-- begin DATASET CONTENT --

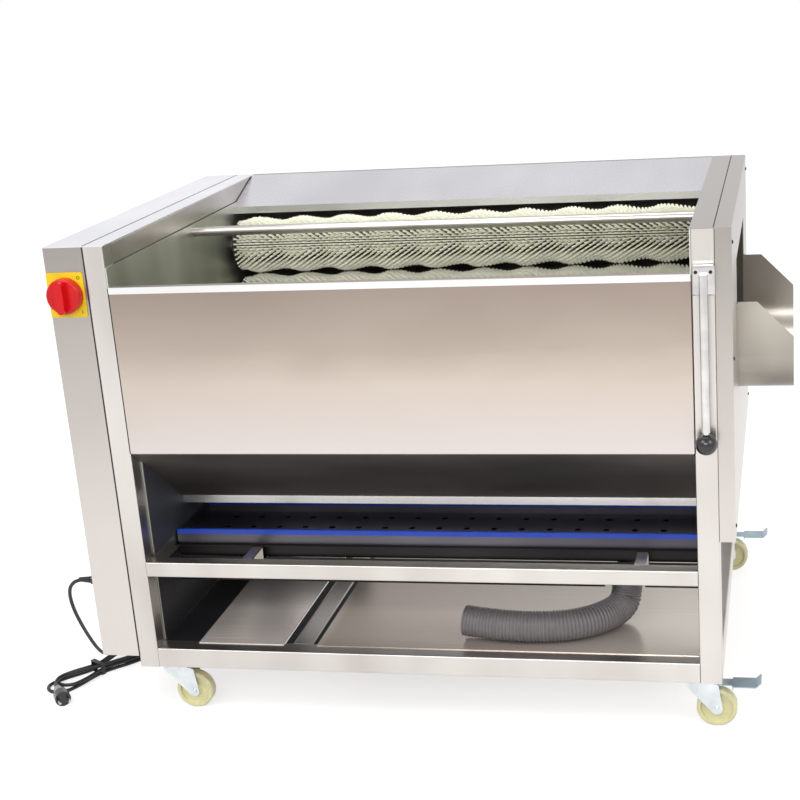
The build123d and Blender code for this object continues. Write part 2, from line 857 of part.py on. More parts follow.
def build_pan():
    """A channel under the tray, whose flanges carry it, with a spigot in its floor."""
    x0 = trough_left
    x1 = trough_right
    y0 = mid_y + tray_front - pan_overhang
    y1 = mid_y + tray_front + tray_width + pan_overhang
    flange_z = tray_floor - move_gap
    floor_z = flange_z - pan_depth
    spigot = (left + spigot_place, mid_y + spigot_y)
    with BuildPart() as pan:
        with BuildSketch(yz_at(x0)):
            folds = [
                (y0, flange_z),
                (y0 + pan_flange, flange_z),
                (y0 + pan_flange, floor_z),
                (y1 - pan_flange, floor_z),
                (y1 - pan_flange, flange_z),
                (y1, flange_z),
            ]
            bent(folds, sheet, Side.RIGHT)
        extrude(amount=x1 - x0)
        for x in (x0, x1 - sheet):
            with BuildSketch(yz_at(x)):
                span(y0 + pan_flange, y1 - pan_flange, floor_z, flange_z - move_gap)
            extrude(amount=sheet)
        spigot_end = floor_z - spigot_length
        nipple_end = spigot_end - spigot_nipple
        for radius, low, high in (
            (spigot_radius, spigot_end, floor_z - sheet),
            (hose_radius, spigot_end, spigot_end + spigot_collar),
            (hose_radius - hose_wall - running_fit, nipple_end, spigot_end),
        ):
            with BuildSketch(Plane.XY.offset(low)):
                with Locations(spigot):
                    Circle(radius)
            extrude(amount=high - low)
        with BuildSketch(Plane.XY.offset(nipple_end)):
            with Locations(spigot):
                Circle(spigot_radius - spigot_wall)
        extrude(amount=floor_z - nipple_end, mode=Mode.SUBTRACT)
    save(pan, "drain_pan")
    strap_z = floor_z - sheet - strap
    strap_top = flange_z - sheet
    with BuildPart() as supports:
        for place in strap_places:
            with BuildSketch(yz_at(left + place)):
                folds = [
                    (front + rail_tube, strap_top - strap),
                    (y0, strap_top - strap),
                    (y0, strap_z),
                    (y1, strap_z),
                    (y1, strap_top),
                ]
                bent(folds, strap, Side.LEFT)
            extrude(amount=strap_width)
    save(supports, "pan_supports")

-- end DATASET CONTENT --

Reproduce the material in full, with no word added or dropped.

[RESPONSE TO THE EXERCISE]
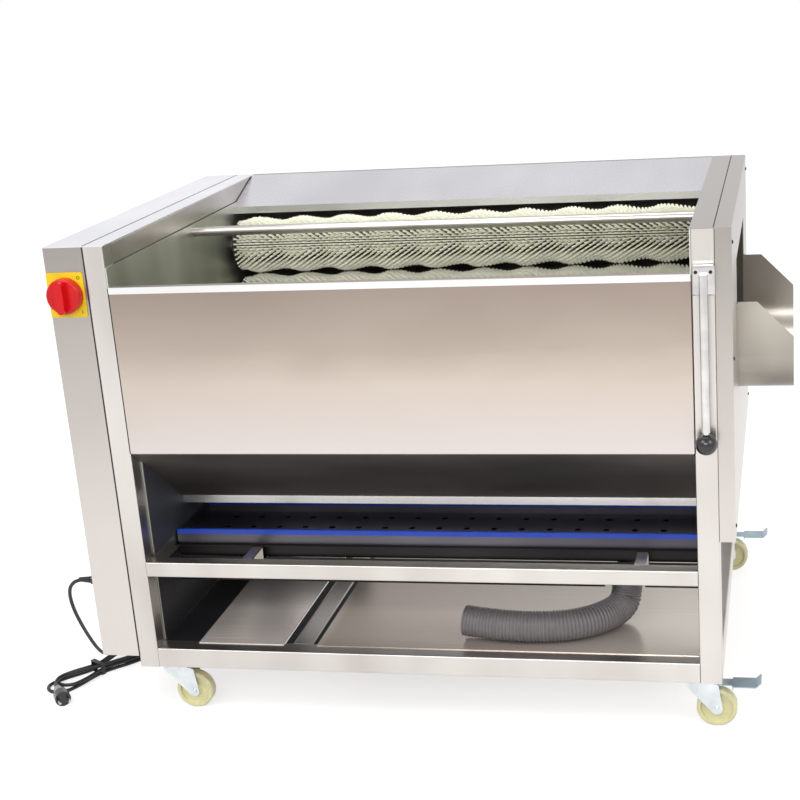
The build123d and Blender code for this object continues. Write part 2, from line 857 of part.py on. More parts follow.
def build_pan():
    """A channel under the tray, whose flanges carry it, with a spigot in its floor."""
    x0 = trough_left
    x1 = trough_right
    y0 = mid_y + tray_front - pan_overhang
    y1 = mid_y + tray_front + tray_width + pan_overhang
    flange_z = tray_floor - move_gap
    floor_z = flange_z - pan_depth
    spigot = (left + spigot_place, mid_y + spigot_y)
    with BuildPart() as pan:
        with BuildSketch(yz_at(x0)):
            folds = [
                (y0, flange_z),
                (y0 + pan_flange, flange_z),
                (y0 + pan_flange, floor_z),
                (y1 - pan_flange, floor_z),
                (y1 - pan_flange, flange_z),
                (y1, flange_z),
            ]
            bent(folds, sheet, Side.RIGHT)
        extrude(amount=x1 - x0)
        for x in (x0, x1 - sheet):
            with BuildSketch(yz_at(x)):
                span(y0 + pan_flange, y1 - pan_flange, floor_z, flange_z - move_gap)
            extrude(amount=sheet)
        spigot_end = floor_z - spigot_length
        nipple_end = spigot_end - spigot_nipple
        for radius, low, high in (
            (spigot_radius, spigot_end, floor_z - sheet),
            (hose_radius, spigot_end, spigot_end + spigot_collar),
            (hose_radius - hose_wall - running_fit, nipple_end, spigot_end),
        ):
            with BuildSketch(Plane.XY.offset(low)):
                with Locations(spigot):
                    Circle(radius)
            extrude(amount=high - low)
        with BuildSketch(Plane.XY.offset(nipple_end)):
            with Locations(spigot):
                Circle(spigot_radius - spigot_wall)
        extrude(amount=floor_z - nipple_end, mode=Mode.SUBTRACT)
    save(pan, "drain_pan")
    strap_z = floor_z - sheet - strap
    strap_top = flange_z - sheet
    with BuildPart() as supports:
        for place in strap_places:
            with BuildSketch(yz_at(left + place)):
                folds = [
                    (front + rail_tube, strap_top - strap),
                    (y0, strap_top - strap),
                    (y0, strap_z),
                    (y1, strap_z),
                    (y1, strap_top),
                ]
                bent(folds, strap, Side.LEFT)
            extrude(amount=strap_width)
    save(supports, "pan_supports")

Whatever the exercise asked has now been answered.